One of the biggest elements fueling the new Shineman Center currently and after it is complete is the $5 million donation made by Richard S. Shineman’s wife, Barbara Palmer Shineman. This donation has allowed the center to have all of the latest technologies and equipment, but both Bradberry and Raymond said that the donation’s true impact will not come until after the construction.
“We had the construction dollars set aside anyways, so the construction was going to progress regardless,” Bradberry said. “How that will impact the sciences and the science program will be that long term continued use of the dollars and how it supports the programs after we open the building.”
“Everybody on the ground in the faculty and staff world is still sort of waiting to see, because it is an outstanding donation and pretty exciting to have it, but I don’t think all of the details have been worked out of how that money is going to be allocated or when all of the funds will be completely available for us to utilize,” Raymond said. “Sometimes those donations are phased in over a year or two and so I think we’re all just kind of waiting to see the details that Barb Shineman and the research foundation settle on in terms of how those funds should be best utilized for the campus and sciences.”
When the construction of the Shineman Center comes to a close, there will still be work to be done with tearing down Snygg Hall. Bradberry addressed the rumors of the building being imploded or taken down with a wrecking ball, stating that it will be systematically deconstructed with track excavators. It is a process that has to been done carefully due to the close proximity to Shineman Center. Bradberry said that the demolition of Snygg Hall will begin in the fall 2013 semester and will finish in the following spring semester when it will be turned into a new parking lot.
For the most part, many students and faculty are excited to finally be able to use the new building. As someone who gets to work in it, Raymond already foresees many benefits.

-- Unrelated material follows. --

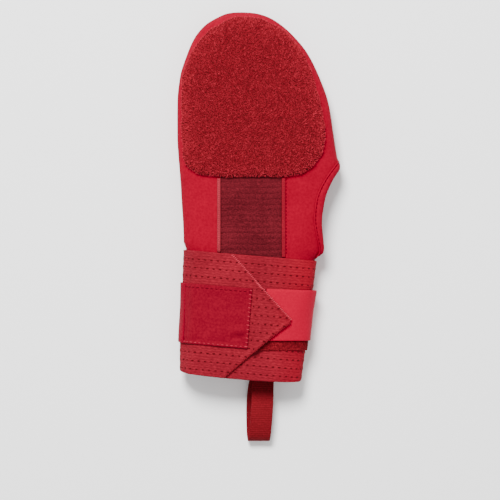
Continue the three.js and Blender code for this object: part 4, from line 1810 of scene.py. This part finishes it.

“We’ll all be under one roof, so all of the sciences will be together in one building,” Raymond said. “There are a lot of places for faculty to interact. There are a lot of places for faculty and students to interact. There are places for students to hangout and work on group projects. We will now have labs at modern standards to support the kinds of teaching and research we have been trying to do in 40-year-old labs. That is going to be really exciting.”